Repeat every record below exactly as written.
* Start Records for this exercise *
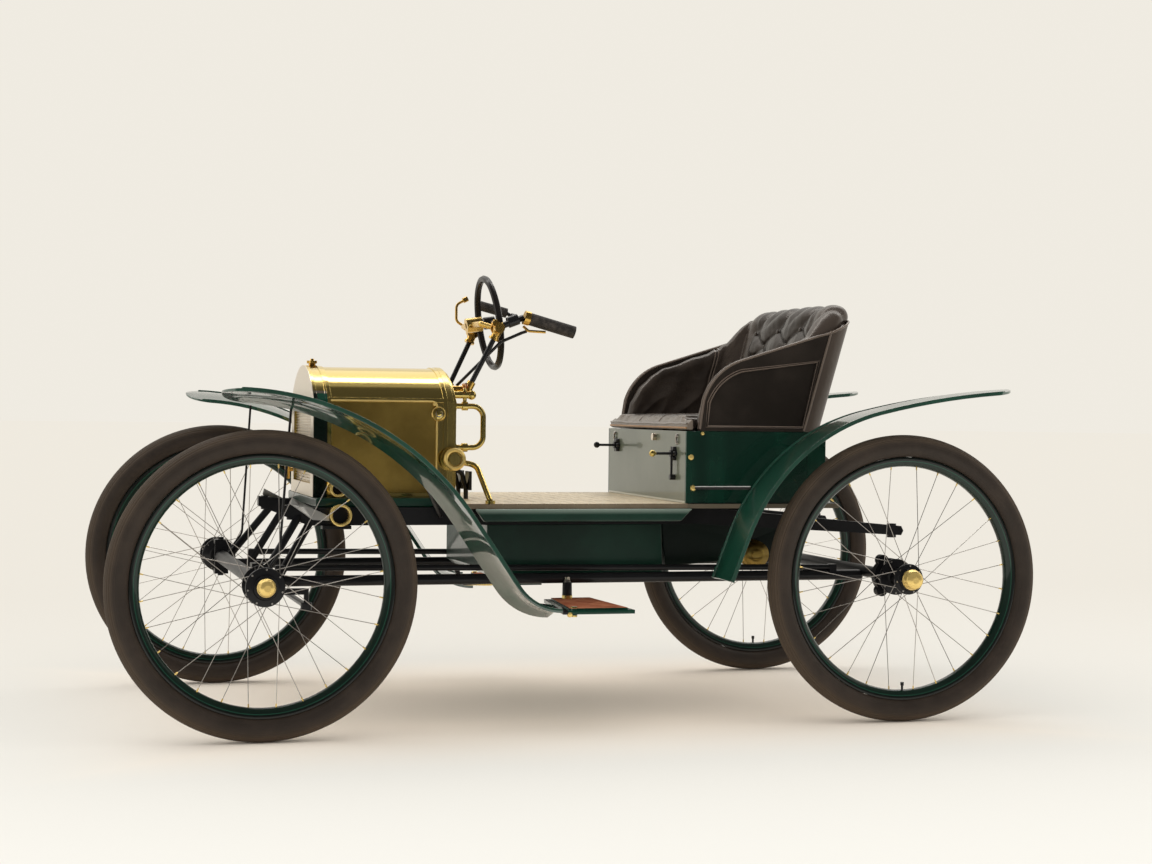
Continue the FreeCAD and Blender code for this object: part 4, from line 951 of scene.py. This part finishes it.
def table_value(table, place):
    """Straight interpolation in a table of (place, value)."""
    for (start, first), (end, second) in zip(table, table[1:]):
        if place <= end:
            return first + (second - first) * (place - start) / (end - start)
    return table[-1][1]


def seat_line(along):
    """Plan point of the upholstery's inner face, with its outward normal."""
    side = 1 if along >= 0 else -1
    run = abs(along)
    if run <= CORNER_START:
        return Vector((-0.588, along)), Vector((-1, 0))
    if run <= CORNER_END:
        turn = (run - CORNER_START) / CORNER_RADIUS
        facing = Vector((-math.cos(turn), math.sin(turn) * side))
        return Vector((-0.526, CORNER_START * side)) + facing * CORNER_RADIUS, facing
    return Vector((-0.526 + run - CORNER_END, 0.287 * side)), Vector((0, side))


def pillow(along, height, sizes):
    """Height of the buttoned pillows: 0 along the pleats, 1 between them."""
    slanted = along - PLEAT_SLANT * (height - PLEAT_LEVEL) - 4 * PLEAT_SLANT * max(height - TOP_ROW, 0)
    across = (slanted - BUTTON_START) / sizes.button_pitch
    drop = (TOP_ROW - height) / (2 * sizes.row_pitch)
    if drop < 0:
        main = abs(math.sin(math.pi * across))
        between = abs(math.sin(math.tau * across))
        mixed = smooth_step(0.0, -0.35, drop)
        return main * (1 - mixed * 0.45) + between * mixed * 0.45
    cell = abs(math.sin(math.pi * (across + drop)) * math.sin(math.pi * (across - drop)))
    return cell ** 0.42


def quilting(along, height, sizes):
    """The back's relief: buttoned pillows in the middle, upright folds round the corners."""
    run = abs(along)
    fold = abs(math.sin(math.pi * (run - 0.205) / 0.052 + (TOP_ROW - height) * 2.2)) ** 0.7
    middle_share = smooth_step(0.225, 0.188, run)
    return pillow(along, height, sizes) * middle_share + (0.25 + fold * 0.6) * (1 - middle_share)


def leaned(place, height):
    """Where a place along X at the tub's foot has come to at a height, by the tub's lean."""
    return place - TUB_LEAN * (height - TUB_FOOT)


def lining_relief(along, height, share, shrink, sizes):
    """How far the hide stands off its plain form: tufts on the back, folds on the arms."""
    run = abs(along)
    backed = smooth_step(CORNER_END + 0.02, CORNER_END - 0.045, run)
    tuft = (quilting(along, height, sizes) - 0.5) * sizes.tuft * backed
    belly = 0.007 * math.sin(math.pi * share) * (1 - backed)
    seam = -0.006 * math.exp(-((run - CORNER_END - 0.004) / 0.008) ** 2)
    slant = Vector((run * 13 + height * 10, run * 4 - height * 5, 3.1))
    folds = (0.5 - abs(noise.noise(slant)) * 2.4) * 0.009 * (1 - backed)
    ripple = noise.noise(Vector((along * 60, height * 60, 1.7))) * 0.0012
    return tuft + belly + seam + folds * shrink + ripple


def lining_shape(along, up, sizes):
    """Point and outward normal of the upholstery, along the U and up its profile, which is
    an inner face, a round top and a short hem behind."""
    spot, facing = seat_line(along)
    run = abs(along)
    thick = 0.038 + 0.035 * smooth_step(CORNER_END - 0.012, CORNER_START + 0.02, run)
    past = min(max((run - (ARM_END - ARM_NOSE)) / ARM_NOSE, 0.0), 1.0)
    shrink = math.sqrt(1 - past * past)
    roll = min(thick / 2, 0.034)
    shoulder = table_value(ARM_HEIGHTS, run) - roll
    wall = shoulder - LINING_FOOT
    cap = math.pi * roll
    travel = up * (wall + cap + LINING_HEM)
    turn = min(max((travel - wall) / roll, 0.0), math.pi)
    side, rise = -math.cos(turn), math.sin(turn)
    height = shoulder + rise * roll + min(travel - wall, 0.0) - max(travel - wall - cap, 0.0)
    plan = spot + facing * (thick / 2) + facing * (thick / 2 * shrink * side)
    normal = Vector((facing.x * side, facing.y * side, rise))
    fade = 1 - smooth_step(wall + cap, wall + cap + LINING_HEM, travel)
    fade *= 0.25 + 0.75 * smooth_step(0.0, 0.03, travel)
    share = min(travel / (wall + cap), 1.0)
    push = lining_relief(along, height, share, shrink, sizes) * fade
    return Vector((leaned(plan.x, height), plan.y, height)) + normal * push, normal


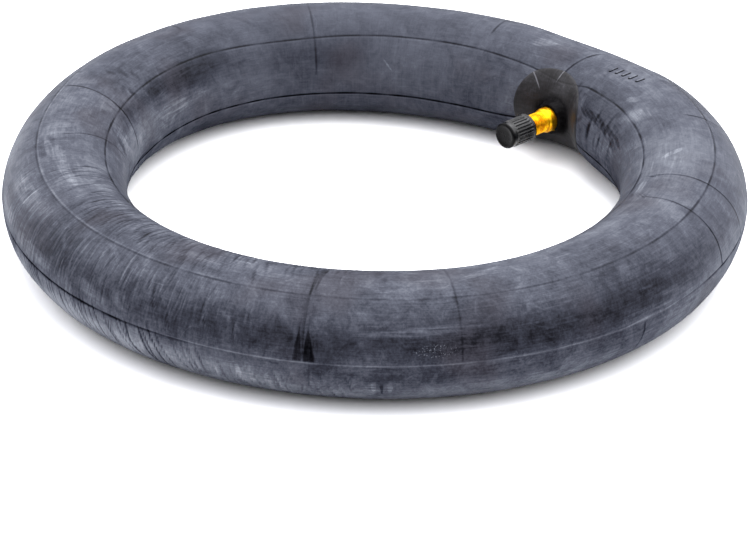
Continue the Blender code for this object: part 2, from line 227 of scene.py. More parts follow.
* End Records for this exercise *
_Result of the exercise_
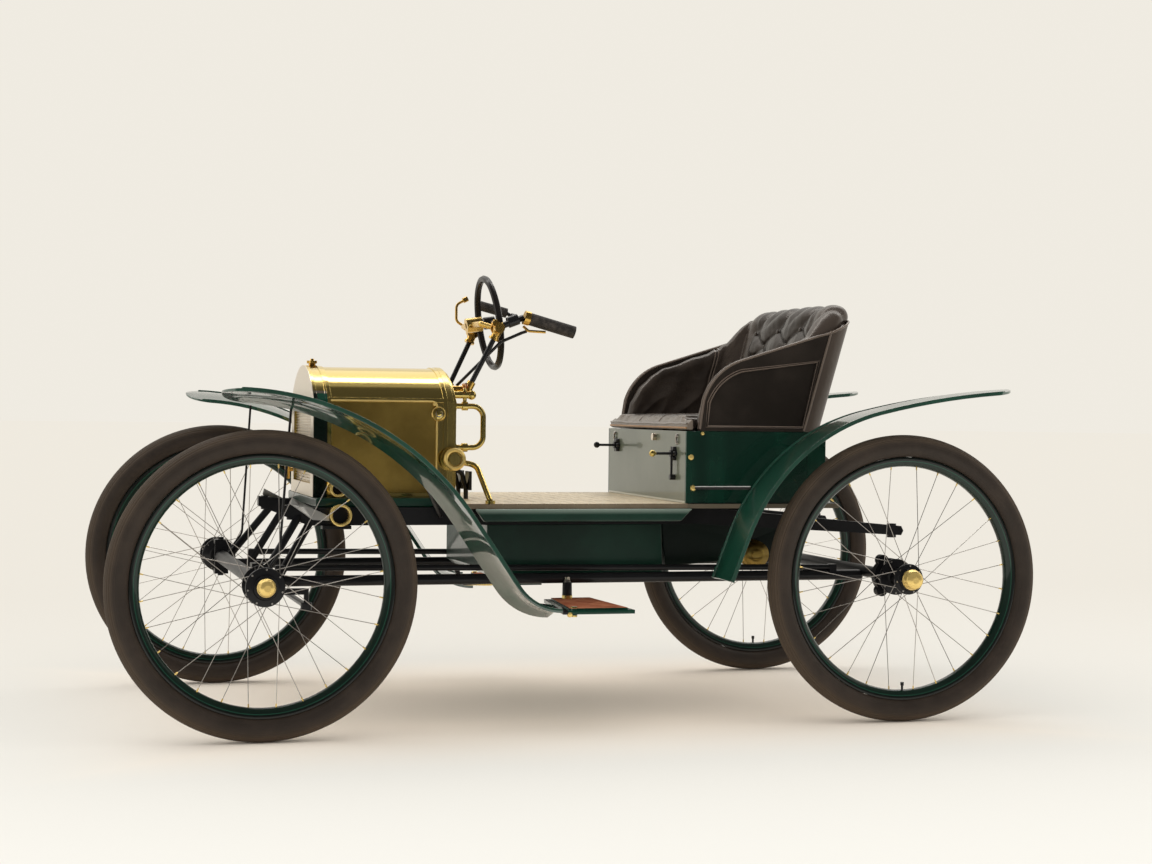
Continue the FreeCAD and Blender code for this object: part 4, from line 951 of scene.py. This part finishes it.
def table_value(table, place):
    """Straight interpolation in a table of (place, value)."""
    for (start, first), (end, second) in zip(table, table[1:]):
        if place <= end:
            return first + (second - first) * (place - start) / (end - start)
    return table[-1][1]


def seat_line(along):
    """Plan point of the upholstery's inner face, with its outward normal."""
    side = 1 if along >= 0 else -1
    run = abs(along)
    if run <= CORNER_START:
        return Vector((-0.588, along)), Vector((-1, 0))
    if run <= CORNER_END:
        turn = (run - CORNER_START) / CORNER_RADIUS
        facing = Vector((-math.cos(turn), math.sin(turn) * side))
        return Vector((-0.526, CORNER_START * side)) + facing * CORNER_RADIUS, facing
    return Vector((-0.526 + run - CORNER_END, 0.287 * side)), Vector((0, side))


def pillow(along, height, sizes):
    """Height of the buttoned pillows: 0 along the pleats, 1 between them."""
    slanted = along - PLEAT_SLANT * (height - PLEAT_LEVEL) - 4 * PLEAT_SLANT * max(height - TOP_ROW, 0)
    across = (slanted - BUTTON_START) / sizes.button_pitch
    drop = (TOP_ROW - height) / (2 * sizes.row_pitch)
    if drop < 0:
        main = abs(math.sin(math.pi * across))
        between = abs(math.sin(math.tau * across))
        mixed = smooth_step(0.0, -0.35, drop)
        return main * (1 - mixed * 0.45) + between * mixed * 0.45
    cell = abs(math.sin(math.pi * (across + drop)) * math.sin(math.pi * (across - drop)))
    return cell ** 0.42


def quilting(along, height, sizes):
    """The back's relief: buttoned pillows in the middle, upright folds round the corners."""
    run = abs(along)
    fold = abs(math.sin(math.pi * (run - 0.205) / 0.052 + (TOP_ROW - height) * 2.2)) ** 0.7
    middle_share = smooth_step(0.225, 0.188, run)
    return pillow(along, height, sizes) * middle_share + (0.25 + fold * 0.6) * (1 - middle_share)


def leaned(place, height):
    """Where a place along X at the tub's foot has come to at a height, by the tub's lean."""
    return place - TUB_LEAN * (height - TUB_FOOT)


def lining_relief(along, height, share, shrink, sizes):
    """How far the hide stands off its plain form: tufts on the back, folds on the arms."""
    run = abs(along)
    backed = smooth_step(CORNER_END + 0.02, CORNER_END - 0.045, run)
    tuft = (quilting(along, height, sizes) - 0.5) * sizes.tuft * backed
    belly = 0.007 * math.sin(math.pi * share) * (1 - backed)
    seam = -0.006 * math.exp(-((run - CORNER_END - 0.004) / 0.008) ** 2)
    slant = Vector((run * 13 + height * 10, run * 4 - height * 5, 3.1))
    folds = (0.5 - abs(noise.noise(slant)) * 2.4) * 0.009 * (1 - backed)
    ripple = noise.noise(Vector((along * 60, height * 60, 1.7))) * 0.0012
    return tuft + belly + seam + folds * shrink + ripple


def lining_shape(along, up, sizes):
    """Point and outward normal of the upholstery, along the U and up its profile, which is
    an inner face, a round top and a short hem behind."""
    spot, facing = seat_line(along)
    run = abs(along)
    thick = 0.038 + 0.035 * smooth_step(CORNER_END - 0.012, CORNER_START + 0.02, run)
    past = min(max((run - (ARM_END - ARM_NOSE)) / ARM_NOSE, 0.0), 1.0)
    shrink = math.sqrt(1 - past * past)
    roll = min(thick / 2, 0.034)
    shoulder = table_value(ARM_HEIGHTS, run) - roll
    wall = shoulder - LINING_FOOT
    cap = math.pi * roll
    travel = up * (wall + cap + LINING_HEM)
    turn = min(max((travel - wall) / roll, 0.0), math.pi)
    side, rise = -math.cos(turn), math.sin(turn)
    height = shoulder + rise * roll + min(travel - wall, 0.0) - max(travel - wall - cap, 0.0)
    plan = spot + facing * (thick / 2) + facing * (thick / 2 * shrink * side)
    normal = Vector((facing.x * side, facing.y * side, rise))
    fade = 1 - smooth_step(wall + cap, wall + cap + LINING_HEM, travel)
    fade *= 0.25 + 0.75 * smooth_step(0.0, 0.03, travel)
    share = min(travel / (wall + cap), 1.0)
    push = lining_relief(along, height, share, shrink, sizes) * fade
    return Vector((leaned(plan.x, height), plan.y, height)) + normal * push, normal


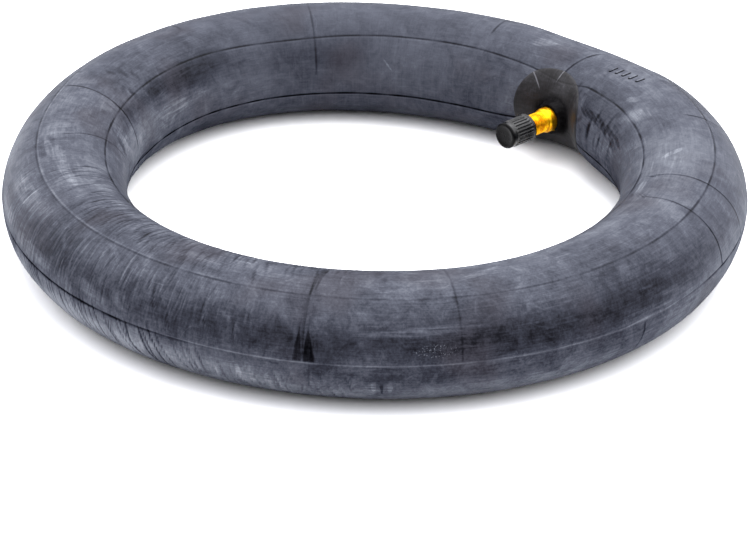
Continue the Blender code for this object: part 2, from line 227 of scene.py. More parts follow.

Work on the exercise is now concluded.